> [Objective]: Write out the full listing again, exactly as it stands.

> [Provided material]:
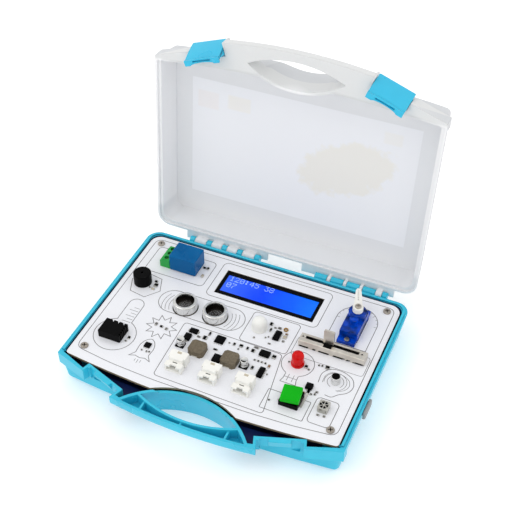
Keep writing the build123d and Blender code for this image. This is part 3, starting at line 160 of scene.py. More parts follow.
def joinRings(bm, rings, closed=False, slotIndex=0):
    # quads between each ring of corners and the next, and back to the first when closed
    count = len(rings[0])
    for i in range(len(rings) if closed else len(rings) - 1):
        near, far = rings[i], rings[(i + 1) % len(rings)]
        for k in range(count):
            m = (k + 1) % count
            bm.faces.new((near[k], near[m], far[m], far[k])).material_index = slotIndex


def slabForm(bm, profile, spot, start, end):
    # a closed profile of (out, depth) points carried along a straight run
    rings = [[bm.verts.new(spot(along, out, depth)) for out, depth in profile] for along in (start, end)]
    joinRings(bm, rings)
    for ring in rings:
        bm.faces.new(ring)


# shader helpers
def newFinish(name):
    material = bpy.data.materials.new(name)
    material.use_nodes = True
    tree = material.node_tree
    return material, tree, tree.nodes["Principled BSDF"]


def tint(colour):
    # display colour 0-255 to linear
    shares = [c / 255 for c in colour]
    return tuple(s / 12.92 if s <= 10 / 255 else ((s + 0.055) / 1.055) ** 2.4 for s in shares) + (1.0,)


def place(tree, stretch=(1, 1, 1)):
    where = tree.nodes.new("ShaderNodeTexCoord")
    mapping = tree.nodes.new("ShaderNodeMapping")
    mapping.inputs["Scale"].default_value = stretch
    tree.links.new(where.outputs["Object"], mapping.inputs["Vector"])
    return mapping.outputs["Vector"]


def axes(tree, vector=None):
    split = tree.nodes.new("ShaderNodeSeparateXYZ")
    tree.links.new(vector or place(tree), split.inputs["Vector"])
    return split.outputs["X"], split.outputs["Y"], split.outputs["Z"]


def fill(tree, socket, value):
    # a plain value is set on the socket itself, and a node's output is linked to it
    if isinstance(value, bpy.types.NodeSocket):
        tree.links.new(value, socket)
    else:
        socket.default_value = value


def setSockets(tree, shader, values):
    for name, value in values.items():
        fill(tree, shader.inputs[name], value)


def maths(tree, operation, *values, clamp=False):
    step = tree.nodes.new("ShaderNodeMath")
    step.operation = operation
    step.use_clamp = clamp
    for socket, value in zip(step.inputs, values):
        fill(tree, socket, value)
    return step.outputs[0]


def blend(tree, factor, under, over):
    mix = tree.nodes.new("ShaderNodeMix")
    mix.data_type = "RGBA"
    for socket, value in (("Factor", factor), (6, under), (7, over)):
        fill(tree, mix.inputs[socket], value)
    return mix.outputs[2]


def above(tree, value, level, soft):
    # 0 below the level and 1 above it, over a soft run
    return maths(tree, "MULTIPLY_ADD", value, 1 / soft, 0.5 - level / soft, clamp=True)


def within(tree, value, centre, half, soft):
    offset = maths(tree, "ABSOLUTE", maths(tree, "SUBTRACT", value, centre))
    return maths(tree, "MULTIPLY_ADD", offset, -1 / soft, half / soft + 0.5, clamp=True)


def both(tree, first, second):
    return maths(tree, "MULTIPLY", first, second)


def inBox(tree, x, y, centre, half, soft):
    acrossX, acrossY = (within(tree, value, centre[i], half[i], soft) for i, value in enumerate((x, y)))
    return both(tree, acrossX, acrossY)


def speckle(tree, scale, detail=3, rough=0.55, stretch=(1, 1, 1)):
    grain = tree.nodes.new("ShaderNodeTexNoise")
    setSockets(tree, grain, {"Vector": place(tree, stretch), "Scale": scale, "Detail": detail,
                             "Roughness": rough})
    return grain.outputs["Fac"]


def ramp(tree, source, *stops):
    steps = tree.nodes.new("ShaderNodeValToRGB")
    band = steps.color_ramp
    while len(band.elements) < len(stops):
        band.elements.new(0.5)
    for element, (at, colour) in zip(band.elements, stops):
        element.position = at
        element.color = tint(colour)
    tree.links.new(source, steps.inputs["Fac"])
    return steps.outputs["Color"]


def mottle(tree, source, look, full=0.7):
    # drifts between a finish's shade and its colour
    return ramp(tree, source, (0.3, look["shade"]), (full, look["colour"]))


def span(tree, source, middle, down, up):
    # roughness that drifts about its middle
    reach = tree.nodes.new("ShaderNodeMapRange")
    setSockets(tree, reach, {"Value": source, "From Min": 0.3, "From Max": 0.7,
                             "To Min": middle - down, "To Max": middle + up})
    return reach.outputs["Result"]


def surface(tree, shader, height, strength, depth, softEdge):
    # fine relief, its depth and the softened edge's radius in mm
    bump = tree.nodes.new("ShaderNodeBump")
    setSockets(tree, bump, {"Strength": strength, "Distance": depth * mm, "Height": height})
    if softEdge:
        edge = tree.nodes.new("ShaderNodeBevel")
        edge.samples = 6
        edge.inputs["Radius"].default_value = softEdge * mm
        tree.links.new(edge.outputs["Normal"], bump.inputs["Normal"])
    tree.links.new(bump.outputs["Normal"], shader.inputs["Normal"])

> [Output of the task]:
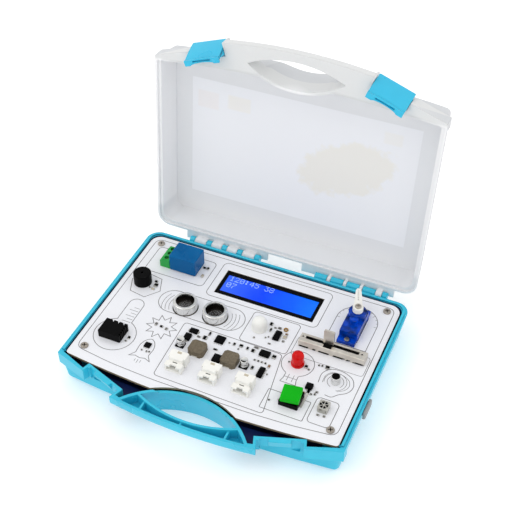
Keep writing the build123d and Blender code for this image. This is part 3, starting at line 160 of scene.py. More parts follow.
def joinRings(bm, rings, closed=False, slotIndex=0):
    # quads between each ring of corners and the next, and back to the first when closed
    count = len(rings[0])
    for i in range(len(rings) if closed else len(rings) - 1):
        near, far = rings[i], rings[(i + 1) % len(rings)]
        for k in range(count):
            m = (k + 1) % count
            bm.faces.new((near[k], near[m], far[m], far[k])).material_index = slotIndex


def slabForm(bm, profile, spot, start, end):
    # a closed profile of (out, depth) points carried along a straight run
    rings = [[bm.verts.new(spot(along, out, depth)) for out, depth in profile] for along in (start, end)]
    joinRings(bm, rings)
    for ring in rings:
        bm.faces.new(ring)


# shader helpers
def newFinish(name):
    material = bpy.data.materials.new(name)
    material.use_nodes = True
    tree = material.node_tree
    return material, tree, tree.nodes["Principled BSDF"]


def tint(colour):
    # display colour 0-255 to linear
    shares = [c / 255 for c in colour]
    return tuple(s / 12.92 if s <= 10 / 255 else ((s + 0.055) / 1.055) ** 2.4 for s in shares) + (1.0,)


def place(tree, stretch=(1, 1, 1)):
    where = tree.nodes.new("ShaderNodeTexCoord")
    mapping = tree.nodes.new("ShaderNodeMapping")
    mapping.inputs["Scale"].default_value = stretch
    tree.links.new(where.outputs["Object"], mapping.inputs["Vector"])
    return mapping.outputs["Vector"]


def axes(tree, vector=None):
    split = tree.nodes.new("ShaderNodeSeparateXYZ")
    tree.links.new(vector or place(tree), split.inputs["Vector"])
    return split.outputs["X"], split.outputs["Y"], split.outputs["Z"]


def fill(tree, socket, value):
    # a plain value is set on the socket itself, and a node's output is linked to it
    if isinstance(value, bpy.types.NodeSocket):
        tree.links.new(value, socket)
    else:
        socket.default_value = value


def setSockets(tree, shader, values):
    for name, value in values.items():
        fill(tree, shader.inputs[name], value)


def maths(tree, operation, *values, clamp=False):
    step = tree.nodes.new("ShaderNodeMath")
    step.operation = operation
    step.use_clamp = clamp
    for socket, value in zip(step.inputs, values):
        fill(tree, socket, value)
    return step.outputs[0]


def blend(tree, factor, under, over):
    mix = tree.nodes.new("ShaderNodeMix")
    mix.data_type = "RGBA"
    for socket, value in (("Factor", factor), (6, under), (7, over)):
        fill(tree, mix.inputs[socket], value)
    return mix.outputs[2]


def above(tree, value, level, soft):
    # 0 below the level and 1 above it, over a soft run
    return maths(tree, "MULTIPLY_ADD", value, 1 / soft, 0.5 - level / soft, clamp=True)


def within(tree, value, centre, half, soft):
    offset = maths(tree, "ABSOLUTE", maths(tree, "SUBTRACT", value, centre))
    return maths(tree, "MULTIPLY_ADD", offset, -1 / soft, half / soft + 0.5, clamp=True)


def both(tree, first, second):
    return maths(tree, "MULTIPLY", first, second)


def inBox(tree, x, y, centre, half, soft):
    acrossX, acrossY = (within(tree, value, centre[i], half[i], soft) for i, value in enumerate((x, y)))
    return both(tree, acrossX, acrossY)


def speckle(tree, scale, detail=3, rough=0.55, stretch=(1, 1, 1)):
    grain = tree.nodes.new("ShaderNodeTexNoise")
    setSockets(tree, grain, {"Vector": place(tree, stretch), "Scale": scale, "Detail": detail,
                             "Roughness": rough})
    return grain.outputs["Fac"]


def ramp(tree, source, *stops):
    steps = tree.nodes.new("ShaderNodeValToRGB")
    band = steps.color_ramp
    while len(band.elements) < len(stops):
        band.elements.new(0.5)
    for element, (at, colour) in zip(band.elements, stops):
        element.position = at
        element.color = tint(colour)
    tree.links.new(source, steps.inputs["Fac"])
    return steps.outputs["Color"]


def mottle(tree, source, look, full=0.7):
    # drifts between a finish's shade and its colour
    return ramp(tree, source, (0.3, look["shade"]), (full, look["colour"]))


def span(tree, source, middle, down, up):
    # roughness that drifts about its middle
    reach = tree.nodes.new("ShaderNodeMapRange")
    setSockets(tree, reach, {"Value": source, "From Min": 0.3, "From Max": 0.7,
                             "To Min": middle - down, "To Max": middle + up})
    return reach.outputs["Result"]


def surface(tree, shader, height, strength, depth, softEdge):
    # fine relief, its depth and the softened edge's radius in mm
    bump = tree.nodes.new("ShaderNodeBump")
    setSockets(tree, bump, {"Strength": strength, "Distance": depth * mm, "Height": height})
    if softEdge:
        edge = tree.nodes.new("ShaderNodeBevel")
        edge.samples = 6
        edge.inputs["Radius"].default_value = softEdge * mm
        tree.links.new(edge.outputs["Normal"], bump.inputs["Normal"])
    tree.links.new(bump.outputs["Normal"], shader.inputs["Normal"])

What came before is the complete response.